Willa's Flic Pic: The Darjeeling Express * * * ½
The Darjeeling Express
- Wes Anderson
- Drama/Comedy, 2007
* * * ½
Francis: You don't love me!
Peter: Yes I do!
Jack: I love you too, but I'm gonna mace you in the face!
I’ve seen all of Wes Anderson's films except for Bottle Rocket, which I just put on my Netflix list. Anderson is the producer, writer, and director of all his films, including the more well known Rushmore.
The common theme throughout Anderson’s films is outrageous characters and the function of families full of outrageous characters. Although most may watch his films and think they don’t identify with his characters, looking from the outside in, more of us resemble this behavior than we may perceive or want to admit.

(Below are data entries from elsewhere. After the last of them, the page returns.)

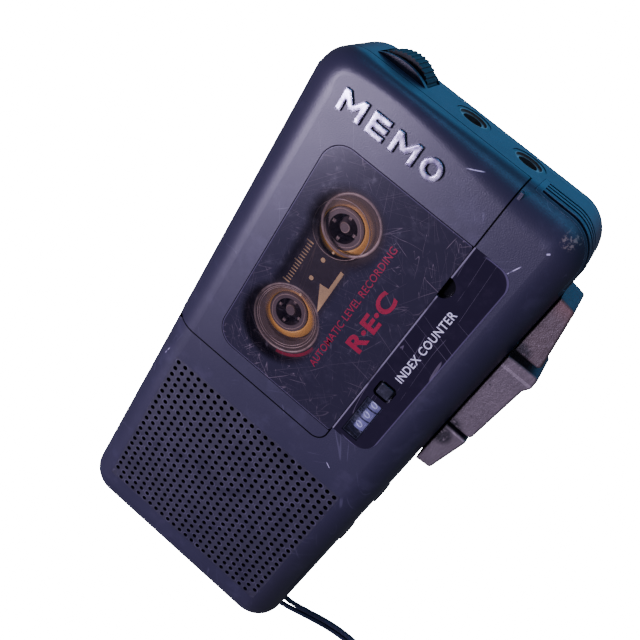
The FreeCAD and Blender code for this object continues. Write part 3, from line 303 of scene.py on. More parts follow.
    def glow(self, colour, amount):
        """A painted glow: light given off by a part that is no lamp."""
        self.give(self.shader.inputs["Emission Color"], colour)
        self.give(self.shader.inputs["Emission Strength"], amount)

    def set(self, colour, rough=0.5, metal=0.0, normal=None, gloss=0.5):
        """The surface's main values. Gives the finished material."""
        values = {
            "Base Color": colour,
            "Roughness": rough,
            "Metallic": metal,
            "Specular IOR Level": gloss,
        }
        for key, value in values.items():
            self.give(self.shader.inputs[key], value)
        if normal:
            self.give(self.shader.inputs["Normal"], normal)
        return self.mat

    def see_through(self, amount, tint):
        """Let what lies behind show, as through smoked plastic."""
        clear = self.add("ShaderNodeBsdfTransparent")
        self.give(clear.inputs["Color"], tint)
        mixed = self.add("ShaderNodeMixShader")
        self.give(mixed.inputs[0], amount)
        self.tree.links.new(self.shader.outputs[0], mixed.inputs[1])
        self.tree.links.new(clear.outputs[0], mixed.inputs[2])
        self.tree.links.new(mixed.outputs[0], self.out.inputs["Surface"])
        return self.mat


# Scratches on the front: across, along, angle, length and width.
CASE_SCRATCHES = [
    (4.6, 56.1, 24, 3.2, 0.12),
    (18.6, 47.6, 68, 3.0, 0.12),
    (21.0, 53.0, 40, 0.7, 0.2),
    (-24.0, -12.0, 78, 2.4, 0.1),
    (15.5, -6.5, -30, 1.6, 0.1),
]


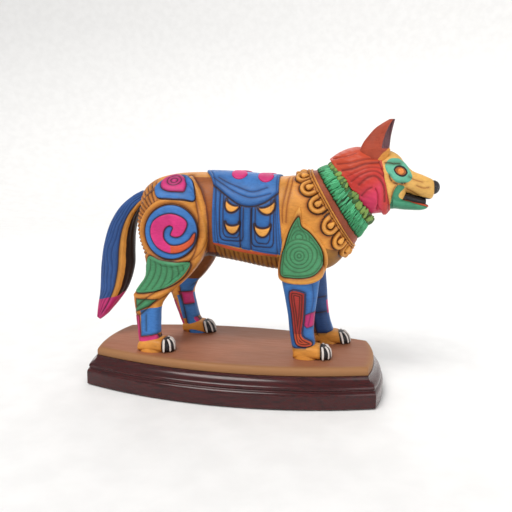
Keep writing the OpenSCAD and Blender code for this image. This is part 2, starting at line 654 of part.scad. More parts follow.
module rump_shield(side) { color([0.18, 0.42, 0.75]) hind_ornament(RUMP, side, 0, relief, 4); }
module hip_disc(side) { color([0.18, 0.4, 0.72]) hind_ornament(disc_outline, side, 0, relief * 0.6); }
module hip_spiral(side) {
    color([0.85, 0.2, 0.5]) hind_ornament(comma_outline, side, relief * 0.6, relief * 1.2);
}
module thigh_panel(side) { color([0.22, 0.58, 0.36]) hind_ornament(THIGH, side, 0, relief * 0.75); }
module shoulder_shield(side) {
    color([0.87, 0.62, 0.25]) freeform() difference() {
        fore_ornament(SHIELD, side, 0, relief * 1.2);
        side_slab(INLAY, side, 0);
        saddle_body(saddle_thickness);
    }
}
module shoulder_inlay(side) { color([0.25, 0.6, 0.4]) fore_ornament(INLAY, side, 0, relief * 0.8); }
module foreleg_motif(side) {
    color([0.75, 0.2, 0.15]) fore_ornament(side > 0 ? stepped(MOTIF) : MOTIF, side, 0, relief * 0.5);
}

base_felt();
plinth();
cap_board();
cap_screws();
paw_screws();
torso();
foreleg(-1);  // foreleg_right
foreleg(1);  // foreleg_left
hindleg(-1);  // hindleg_right
hindleg(1);  // hindleg_left
claws();
leg_dowels();
neck_dowel();
tail();
tail_dowel();
head();
lower_jaw();
nose();
eyes();
hood();
ear(-1);  // ear_right
ear(1);  // ear_left
ear_dowels();
collar();
collar_beads();
throat_band();
feather_ruff();
leaf_garland();
saddle_cloth();
saddle_crescents();
saddle_spots();
rump_shield(-1);  // rump_shield_right
rump_shield(1);  // rump_shield_left
hip_disc(-1);  // hip_disc_right
hip_disc(1);  // hip_disc_left
hip_spiral(-1);  // hip_spiral_right
hip_spiral(1);  // hip_spiral_left
thigh_panel(-1);  // thigh_panel_right
thigh_panel(1);  // thigh_panel_left
shoulder_shield(-1);  // shoulder_shield_right
shoulder_shield(1);  // shoulder_shield_left
shoulder_inlay(-1);  // shoulder_inlay_right
shoulder_inlay(1);  // shoulder_inlay_left
foreleg_motif(-1);  // foreleg_motif_right
foreleg_motif(1);  // foreleg_motif_left
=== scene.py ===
"""A carved and painted wolf on a moulded plinth, built over its CAD frame.

The tables and outlines below are in millimetres above the cap board, with the nose towards +X.
The wolf's right side is the side of -Y. An outline is drawn for the right side and mirrored for the left.
"""

import math

import bpy
import numpy as np
from mathutils import Matrix, Vector
from mathutils.bvhtree import BVHTree
from mathutils.geometry import delaunay_2d_cdt


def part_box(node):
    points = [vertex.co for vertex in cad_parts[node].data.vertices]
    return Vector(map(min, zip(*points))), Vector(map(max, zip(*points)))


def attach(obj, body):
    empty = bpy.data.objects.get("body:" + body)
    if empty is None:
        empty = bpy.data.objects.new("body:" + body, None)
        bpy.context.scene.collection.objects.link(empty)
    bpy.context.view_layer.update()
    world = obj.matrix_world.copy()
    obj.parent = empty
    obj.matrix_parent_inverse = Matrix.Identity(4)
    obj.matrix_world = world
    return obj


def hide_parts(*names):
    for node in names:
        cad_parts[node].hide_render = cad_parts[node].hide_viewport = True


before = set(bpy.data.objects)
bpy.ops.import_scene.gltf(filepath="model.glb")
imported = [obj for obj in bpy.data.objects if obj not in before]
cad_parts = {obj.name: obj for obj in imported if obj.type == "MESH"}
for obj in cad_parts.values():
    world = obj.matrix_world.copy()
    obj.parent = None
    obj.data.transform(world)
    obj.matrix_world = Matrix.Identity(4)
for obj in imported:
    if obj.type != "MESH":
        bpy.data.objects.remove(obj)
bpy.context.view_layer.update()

MM = 0.001
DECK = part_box("cap_board")[1][2] / MM
BOARD_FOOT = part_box("cap_board")[0][2] / MM
PLINTH_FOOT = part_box("plinth")[0][2] / MM
RIGHT = -1
LEFT = 1
SIDES = ((RIGHT, "right"), (LEFT, "left"))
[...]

After his success with Bottle Rocket and Rushmore, I wonder if the reviewers grew tired of his theme. There are not nearly as many rave reviews for The Life Aquatic with Steve Zissou and The Darjeeling Express, both of which I really enjoyed.
If you are a casual moviegoer, you may simply observe strange characters, sometimes in unusual settings, doing completely nonsensical things. "What are they doing?" and "why did he say that?" will run through your head often. But, as in real life, what we say and what we try hardest not to say is what holds an infinite number of subtleties about our relationships and ourselves.
For me, Anderson’s films are a great experiment in the complexities of communication in the family dynamic. A father may say, "Change the channel to whatever you want to watch," but the meaning may be, "I'm making a gesture of being polite but don't you dare change the channel."
These are the subtleties that Anderson plays with in very absurd and comic ways with only a sprinkling of heart wrenching sadness, just enough to make you realize he's just made a point but not so strongly that you leave the movie sad and depressed.
The Darjeeling Express is a complicated tale of three brothers reuniting after a year. What happened a year ago and since is revealed casually throughout the story. When you are finally equipped with a modicum of this information, you must think hard to look back over the outrageous behaviors throughout the film and recognize how it explains that odd behavior, very much like life itself. We forget all of the revealing moments and thus fail to interpret "Change the channel" in the way it was intended.
Anderson also has a beautiful style with the camera. Color and perspective are extremely important to his compositions. This is really played out in The Darjeeling Express, which is set in the rich and colorful India. Anderson does such a great job with the filming that you can almost smell and feel each scene; it's very immersing.
Anderson also incorporates what I call living dioramas – a very brief close-up of a small scene with one character and only small movements that tell a one-sentence story. This is a very daring technique given the stress of efficiently using the two-hour length of film and your audience's brief attention span.
I haven't mentioned anything about the cast but it is stellar. Like Joss Whedon and M. Night Shyamalan, Anderson has cast some of the same actors throughout all of this projects: Owen Wilson, Adrien Brody, Bill Murray, and Jason Schwartzman. They all seem to understand the importance of Anderson's efficient use of dialogue and movement.
For a study of dialogue and the power communicated through actions, use Anderson's films as some of your subject matter.